Molto meglio avrebbero fatto i traduttori/spin doctors del Pd a parafrasare in altro modo quello slogan vincente (ammesso che non si potesse proprio fare a meno di copiare l'ultima moda d'oltreoceano), ad esempio con «Insieme possiamo» o «Sì, insieme possiamo». Con o senza avverbio di affermazione, la frase contiene sia il concetto di possibilità di cambiare sia l'unione ideale di candidato presidente e cittadini elettori. Sebbene di per sé uno slogan non assicuri la vittoria, questa soluzione avrebbe trasmesso più passione ed emozione dello spento e sbiadito «Se pò ffà», che evoca faciloneria e svogliatezza.

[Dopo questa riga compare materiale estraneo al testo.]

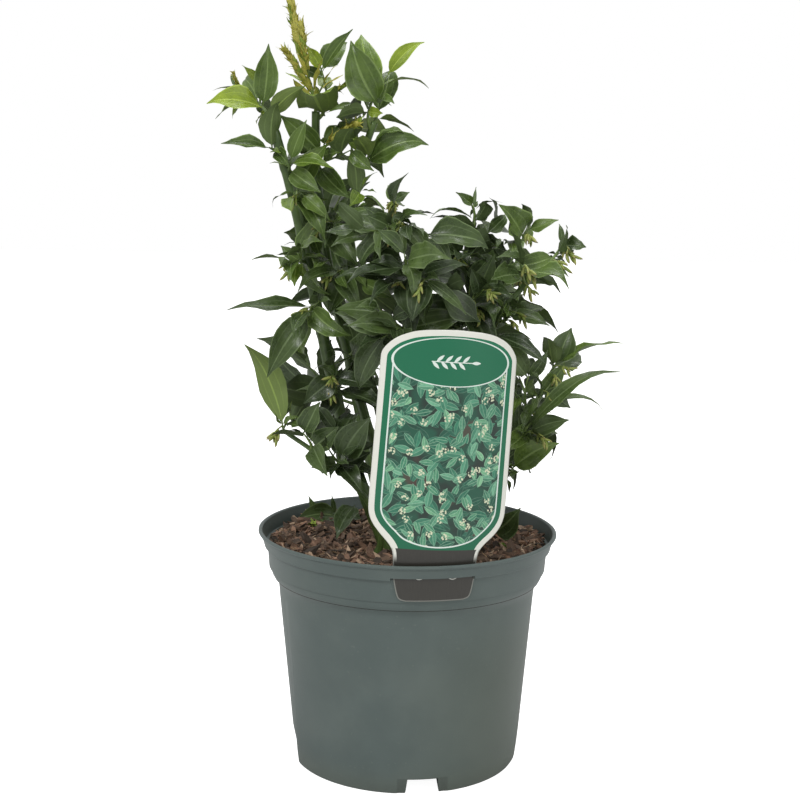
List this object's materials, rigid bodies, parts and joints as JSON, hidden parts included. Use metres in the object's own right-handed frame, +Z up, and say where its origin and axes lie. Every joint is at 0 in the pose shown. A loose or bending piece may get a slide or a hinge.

[1] La quarta persona in inglese può talvolta venire interpretata e tradotta con una forma impersonale. In questo caso, credo che quel noi non sia da considerarsi generico, ma un «We, the people», un richiamo all'unità della nazione.

lunedì 2 agosto 2010

Verba svolazzant

Le ultime parole famose: Leader

Leader del partito. Leader del centro, centrodestra, centrosinistra. Azienda leader. Leader di mercato. E ancora diminutivi-dispregiativi come leaderino e leaderuccio, aggettivi di relazione come leaderistico. «Leader» è una delle parole leader per capire il mondo d'oggi. Ma che cos'è il leader? Guida e mentore, ma col piglio del condottiero (un tempo «duce», parola ora proscritta ma riproposta sotto le spoglie, manco a dirlo, del leader) e l'aura del messaggero divino. Un po' meglio del capo – ché il leader s'ascolta volentieri e di lui non si sparla in pausa caffè – più informale del presidente, che dà lustro avere a cena, ma se avanza si può anche non seguire. Meglio che segretario, che odora di muffa e di carte polverose, in un partito può essere leader dimezzato, leaderino o leaderuccio che, italianamente, si aggrappa al proprio cantuccio di potere. C'è anche il líder máximo, tanto amato e venerato da una parte quanto odiato ed esecrato dall'altra, e il leader della classifica, che pure suscita sentimenti contrastanti secondo i colori del cuore. Se una azienda è leader è capofila di un particolare settore d'industria, ma si trova in così buona compagnia che non si capisce come vi sia ancora spazio lassù, nel bel mondo dei leader. Leader è un dirigente, non il rampollo bamboccione che adagia le auguste natiche sulla vetta, ma l'«unto del Signore» (ogni riferimento è puramente, ecc. ecc.). Con Weber, «leader» è il capo carismatico, un po' santone (e giù giù scadendo verso l'istrione, il ciarlatano e l'imbonitore) e un po' messia, che ispira lealtà e obbedienza ai sudditi-apostoli-dipendenti. Leader è direttore, regista, prima donna capricciosa e primo violino virtuoso. Esempio di santità e dirittura morale, modello di comportamento, il leader accompagna, scorta, protegge il cammino, comanda e ordina, indirizza e dirige, istiga e aizza. «Leader» è la parola grimaldello che ti fa entrare ovunque, il cerino che qualcuno scambia per faro in un mondo che ha perso la bussola.